Sources close to the declaration committee revealed that initial criteria for the "Big Three" included a minimum of 10,000 active customer complaints related to "unexplained braking events" and at least one public apology issued for a vehicle attempting to merge with a parked emergency service vehicle. "The bar for 'innovation' is largely set by what VCs are willing to overlook this quarter," admitted a committee member on condition of anonymity, "and frankly, the old car companies just weren't generating enough compelling incident reports, like the one where a Tesla FSD vehicle tried to order a drive-thru burrito using its front camera."

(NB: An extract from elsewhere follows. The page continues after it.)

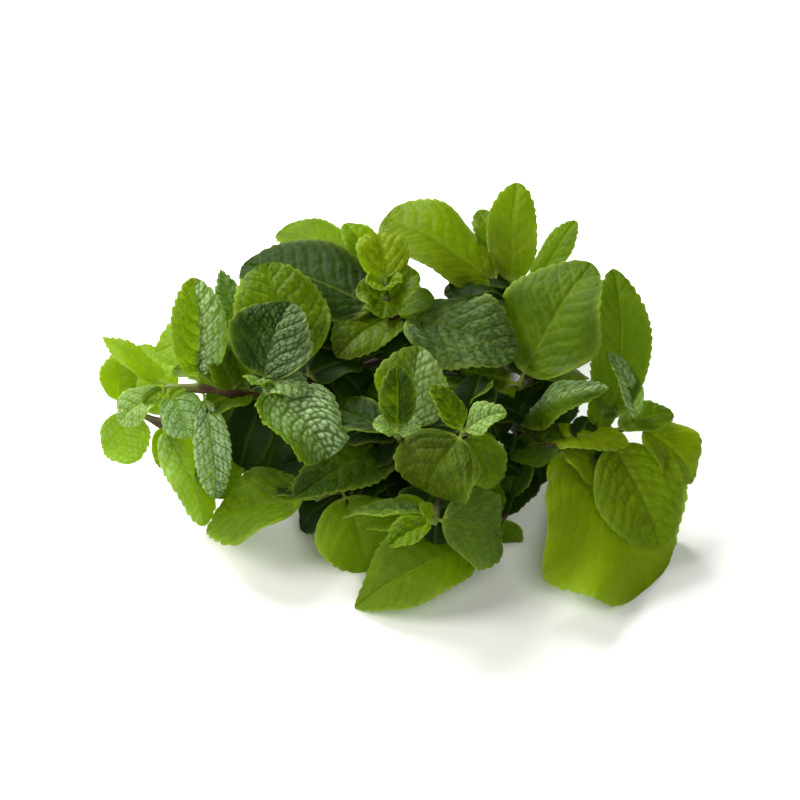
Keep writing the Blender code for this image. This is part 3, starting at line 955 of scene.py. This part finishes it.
growSprig({
    "name": "front_left_stem",
    "points": [(35, 78, 1.6), (14, 26, 12), (-6, -28, 22), (-30, -44, 23)],
    "leaves": [
        # large, low on the left
        leaf(1.0, (-69, -40, 9.5), 37, sweep=0.02, blunt=0.48, tooth=0.7, quilt=1.0, warm=1.0, bloom=0.3),
        # round, reaches down to the table
        leaf(0.93, (-11, -61, 3), 32, tooth=0.7, tone=0.35, warm=1.05, pale=0.9),
        # wide, lies flat above the others
        leaf(0.5, (-37, -47, 30), 29, bend=40, sweep=0.1, quilt=1.0, cell=1.8, tone=-0.3, warm=1.0,
             bloom=0.2),
        leaf(1.0, (-50, -24, 13), 20, quilt=0.8, tone=-0.7),
        paintedShadeLeaf(0.72, (-38, -22, 8), 22),
        paintedShadeLeaf(0.8, (-44, -24, 22), 18),
        paintedShadeLeaf(0.66, (14, -44, 14), 22),
        paintedShadeLeaf(0.6, (3, -46, 19), 22),
        paintedShadeLeaf(0.7, (-16, -42, 20), 18),
        paintedShadeLeaf(0.88, (-37, -43, 7), 18),
    ],
})

growSprig({
    "name": "right_stem",
    "points": [(57, 79, 1.6), (51, 40, 13), (43, 0, 25), (45, -26, 31), (59, -32, 37), (84, -22, 38)],
    "leaves": [
        # tall, on the right
        leaf(0.92, (76, 10, 84), 21, bend=20, sweep=-0.06, quilt=0.5, tone=-0.2, warm=0.9, bloom=0.2,
             pale=0.3),
        leaf(1.0, (74, -14, 65), 11, fold=35, tone=0.5, warm=0.3, bloom=0.2, frost=0.5),
        # furthest to the right
        leaf(1.0, (106.5, -32, 21), 26, warm=1.4),
        # large, in front of the largest
        leaf(0.92, (92.5, -58, 12), 34, fold=10, tooth=0.6, cell=3.0, tone=0.5, warm=1.2, bloom=0.2,
             pale=-0.1),
        # the largest
        leaf(0.79, (89.5, -67, 3.5), 63, bend=12, fold=3, curl=-6, blunt=0.36, tooth=0.5, quilt=0.5,
             tone=0.6, warm=1.5, bloom=0.0, pale=0.25),
        # folded, pale from painted sheen on one half, reaches over the gap
        leaf(0.61, (72.5, -25, 58), 19, roll=6, bend=50, fold=-12, twist=28, droop=0, blunt=0.9,
             tooth=0.5, tone=-0.1, warm=0.8, frost=1.0, frostSide=1),
        leaf(0.72, (38, -38, 18), 14, tone=-0.6),
        leaf(0.52, (43, -6, 43), 18, tone=-0.4),
        leaf(0.8, (64, -46, 22), 20, quilt=0.3, tone=0.5, warm=1.5),
        leaf(0.94, (98, -15, 39), 15, tone=-0.1),
        leaf(0.9, (74, -12, 52), 11, tone=-0.2),
        paintedShadeLeaf(0.88, (84, -42, 20), 18),
        paintedShadeLeaf(0.62, (56, 6, 40), 15),
        paintedShadeLeaf(0.7, (62, -4, 38), 20),
        paintedShadeLeaf(0.8, (76, -36, 26), 20, tone=0.35, warm=1.5, pale=0.0),
        paintedShadeLeaf(0.85, (38, -28, 30), 20, tone=-0.3),
        paintedShadeLeaf(0.6, (50, -12, 34), 18),
        paintedShadeLeaf(0.78, (55, -20, 34), 14),
        leaf(0.7, (80, -34, 42), 15, quilt=0.4, tone=0.1, warm=1.4),
        paintedShadeLeaf(0.6, (52, -28, 14), 18),
        paintedShadeLeaf(0.66, (40, -30, 34), 14),
        paintedShadeLeaf(0.85, (67, -22, 42), 10),
    ],
})

growSprig({
    "name": "right_back_stem",
    "points": [(69, 78, 1.6), (62, 42, 18), (52, 8, 37), (42, -12, 48)],
    "leaves": [
        # large and pale, with a strong midrib
        leaf(1.0, (66, 10, 87), 42, bend=20, tooth=0.5, quilt=0.8, cell=2.6, tone=-0.25, bloom=0.0,
             pale=0.8),
        leaf(1.0, (14, -7, 50), 20, tone=-0.2),
        leaf(0.9, (68, 12, 34), 20, tone=-0.2),
        paintedShadeLeaf(0.78, (40, 18, 64), 20),
        paintedShadeLeaf(0.85, (28, 2, 64), 18),
        paintedShadeLeaf(0.9, (32, -2, 62), 16),
    ],
})

growSprig({
    "name": "back_stem",
    "points": [(66, 80, 5.4), (60, 58, 26), (49, 38, 50), (38, 18, 66)],
    "leaves": [
        # large and bright, partly painted glow of light through it, at the back
        leaf(1.0, (-5, 40, 86.5), 33, sweep=0.06, blunt=0.38, tooth=0.5, quilt=0.5, warm=1.2),
        # the highest
        leaf(0.92, (42.5, 48, 94), 19, tooth=0.6, quilt=0.5, tone=-0.1, warm=1.3, bloom=0.2),
        leaf(0.7, (65, 52, 74), 13, sweep=-0.05, tooth=0.6, tone=-0.1, warm=0.9, bloom=0.1),
        leaf(0.9, (29, 48, 82), 16, tone=-0.1),
        paintedShadeLeaf(0.95, (18, 10, 75), 21),
        paintedShadeLeaf(0.9, (31, 20, 72), 18),
        paintedShadeLeaf(0.8, (16, 24, 62), 20),
        paintedShadeLeaf(0.7, (34, 38, 52), 24),
    ],
})

growSprig({
    "name": "top_stem",
    "points": [(41, 82, 9.2), (24, 50, 36), (6, 16, 58), (-5, 0, 70), (-5, -6, 79), (-5, -2, 86)],
    "leaves": [
        # large and dark, on the left of the top
        leaf(0.83, (-58, 32, 71), 40, bend=10, tooth=0.6, quilt=0.9, cell=1.9, tone=-0.75, warm=1.0,
             bloom=0.0, pale=0.3),
        # large and dark, on the right of the top
        leaf(0.79, (41, -14, 64), 33, roll=10, tooth=0.7, quilt=1.1, cell=1.8, tone=-0.25, warm=0.5,
             bloom=0.3, frost=0.15),
        leaf(0.75, (-22, -16, 66), 22, tone=-0.1, warm=1.1),
        # golden with painted glow of light through it, at the very top
        leaf(1.0, (-8, 15, 96), 20, fold=30, quilt=1.6, cell=1.8, tone=1.2, warm=1.6),
        leaf(0.93, (-15, -4, 86), 17, fold=30, quilt=1.4, cell=1.8, warm=1.1),
        leaf(0.93, (6, 0, 90), 19, fold=30, quilt=1.0, cell=1.8, tone=-0.1, warm=1.1),
        paintedShadeLeaf(0.7, (4, 2, 62), 18),
        leaf(0.95, (-6, -16, 83), 14, quilt=1.0, cell=1.8, tone=0.1, warm=1.0),
        leaf(0.97, (-11, -8, 92), 12, fold=24, quilt=1.4, cell=1.6, tone=0.3, warm=1.3),
        leaf(0.97, (0, -7, 92), 11, fold=24, quilt=1.4, cell=1.6, tone=0.1, warm=1.2),
        paintedShadeLeaf(0.8, (12, 8, 73), 16, tone=-0.1),
        paintedShadeLeaf(0.6, (-22, 24, 70), 20),
        paintedShadeLeaf(0.7, (-9, -8, 58), 20, tone=-1.0),
    ],
})
print(total["leaves"], "leaves with", total["triangles"], "triangles in all")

Meanwhile, a spokesperson for an unnamed "Big Three" contender, speaking from a conference room equipped with several blinking 'NO INTERNET' signs, emphasized their commitment to a driverless future. "We believe consumers are ready for a world where their commute involves less driving and more politely informing a neural network that, no, that isn't the Starbucks," stated CEO Alex Chen of OmniDrive Technologies, a fictional subsidiary of one of the newly crowned giants. "Our metrics show a significant decrease in 'human driver frustration' because now the frustration is directed at a disembodied AI voice. That's progress."
The formal recognition is expected to streamline fundraising efforts for all three companies, allowing them to further develop autonomous systems that are almost certainly, eventually, going to be better than a teenager with a learner's permit.